Work required:
Reproduce each line exactly.

Information supplied:
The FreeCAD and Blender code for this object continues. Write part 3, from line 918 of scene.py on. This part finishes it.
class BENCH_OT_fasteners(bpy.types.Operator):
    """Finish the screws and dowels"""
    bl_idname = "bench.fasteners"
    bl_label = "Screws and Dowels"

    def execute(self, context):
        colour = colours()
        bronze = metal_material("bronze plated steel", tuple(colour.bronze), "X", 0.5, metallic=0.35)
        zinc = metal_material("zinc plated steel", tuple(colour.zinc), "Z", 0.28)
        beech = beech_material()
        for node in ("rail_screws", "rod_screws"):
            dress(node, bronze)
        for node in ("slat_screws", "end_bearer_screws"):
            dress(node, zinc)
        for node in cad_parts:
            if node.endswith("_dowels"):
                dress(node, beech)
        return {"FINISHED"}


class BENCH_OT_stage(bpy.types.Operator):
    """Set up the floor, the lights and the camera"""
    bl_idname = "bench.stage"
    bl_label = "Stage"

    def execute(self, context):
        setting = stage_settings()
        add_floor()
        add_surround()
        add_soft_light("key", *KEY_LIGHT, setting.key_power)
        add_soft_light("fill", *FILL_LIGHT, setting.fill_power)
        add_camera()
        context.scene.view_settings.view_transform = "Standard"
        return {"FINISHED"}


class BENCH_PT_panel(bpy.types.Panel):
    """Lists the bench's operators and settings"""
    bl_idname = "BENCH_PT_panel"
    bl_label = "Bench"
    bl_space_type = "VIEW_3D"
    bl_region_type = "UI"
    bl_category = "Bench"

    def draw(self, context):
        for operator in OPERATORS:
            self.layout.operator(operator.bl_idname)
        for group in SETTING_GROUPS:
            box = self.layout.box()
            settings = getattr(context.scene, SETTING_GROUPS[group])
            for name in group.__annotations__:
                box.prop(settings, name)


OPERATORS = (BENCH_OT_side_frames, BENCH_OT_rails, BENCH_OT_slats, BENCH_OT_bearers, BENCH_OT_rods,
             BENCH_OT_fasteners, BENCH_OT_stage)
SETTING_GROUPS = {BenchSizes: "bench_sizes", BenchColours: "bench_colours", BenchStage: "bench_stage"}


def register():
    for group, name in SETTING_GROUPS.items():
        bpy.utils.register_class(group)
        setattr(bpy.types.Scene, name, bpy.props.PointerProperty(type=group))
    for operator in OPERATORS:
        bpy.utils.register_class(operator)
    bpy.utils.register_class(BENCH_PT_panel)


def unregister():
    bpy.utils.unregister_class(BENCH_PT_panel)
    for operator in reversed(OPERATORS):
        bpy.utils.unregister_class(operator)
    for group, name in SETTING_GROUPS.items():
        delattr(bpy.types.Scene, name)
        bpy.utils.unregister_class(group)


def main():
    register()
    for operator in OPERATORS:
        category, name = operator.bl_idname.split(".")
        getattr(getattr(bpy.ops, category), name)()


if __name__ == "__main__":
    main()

Exercise solution:
The FreeCAD and Blender code for this object continues. Write part 3, from line 918 of scene.py on. This part finishes it.
class BENCH_OT_fasteners(bpy.types.Operator):
    """Finish the screws and dowels"""
    bl_idname = "bench.fasteners"
    bl_label = "Screws and Dowels"

    def execute(self, context):
        colour = colours()
        bronze = metal_material("bronze plated steel", tuple(colour.bronze), "X", 0.5, metallic=0.35)
        zinc = metal_material("zinc plated steel", tuple(colour.zinc), "Z", 0.28)
        beech = beech_material()
        for node in ("rail_screws", "rod_screws"):
            dress(node, bronze)
        for node in ("slat_screws", "end_bearer_screws"):
            dress(node, zinc)
        for node in cad_parts:
            if node.endswith("_dowels"):
                dress(node, beech)
        return {"FINISHED"}


class BENCH_OT_stage(bpy.types.Operator):
    """Set up the floor, the lights and the camera"""
    bl_idname = "bench.stage"
    bl_label = "Stage"

    def execute(self, context):
        setting = stage_settings()
        add_floor()
        add_surround()
        add_soft_light("key", *KEY_LIGHT, setting.key_power)
        add_soft_light("fill", *FILL_LIGHT, setting.fill_power)
        add_camera()
        context.scene.view_settings.view_transform = "Standard"
        return {"FINISHED"}


class BENCH_PT_panel(bpy.types.Panel):
    """Lists the bench's operators and settings"""
    bl_idname = "BENCH_PT_panel"
    bl_label = "Bench"
    bl_space_type = "VIEW_3D"
    bl_region_type = "UI"
    bl_category = "Bench"

    def draw(self, context):
        for operator in OPERATORS:
            self.layout.operator(operator.bl_idname)
        for group in SETTING_GROUPS:
            box = self.layout.box()
            settings = getattr(context.scene, SETTING_GROUPS[group])
            for name in group.__annotations__:
                box.prop(settings, name)


OPERATORS = (BENCH_OT_side_frames, BENCH_OT_rails, BENCH_OT_slats, BENCH_OT_bearers, BENCH_OT_rods,
             BENCH_OT_fasteners, BENCH_OT_stage)
SETTING_GROUPS = {BenchSizes: "bench_sizes", BenchColours: "bench_colours", BenchStage: "bench_stage"}


def register():
    for group, name in SETTING_GROUPS.items():
        bpy.utils.register_class(group)
        setattr(bpy.types.Scene, name, bpy.props.PointerProperty(type=group))
    for operator in OPERATORS:
        bpy.utils.register_class(operator)
    bpy.utils.register_class(BENCH_PT_panel)


def unregister():
    bpy.utils.unregister_class(BENCH_PT_panel)
    for operator in reversed(OPERATORS):
        bpy.utils.unregister_class(operator)
    for group, name in SETTING_GROUPS.items():
        delattr(bpy.types.Scene, name)
        bpy.utils.unregister_class(group)


def main():
    register()
    for operator in OPERATORS:
        category, name = operator.bl_idname.split(".")
        getattr(getattr(bpy.ops, category), name)()


if __name__ == "__main__":
    main()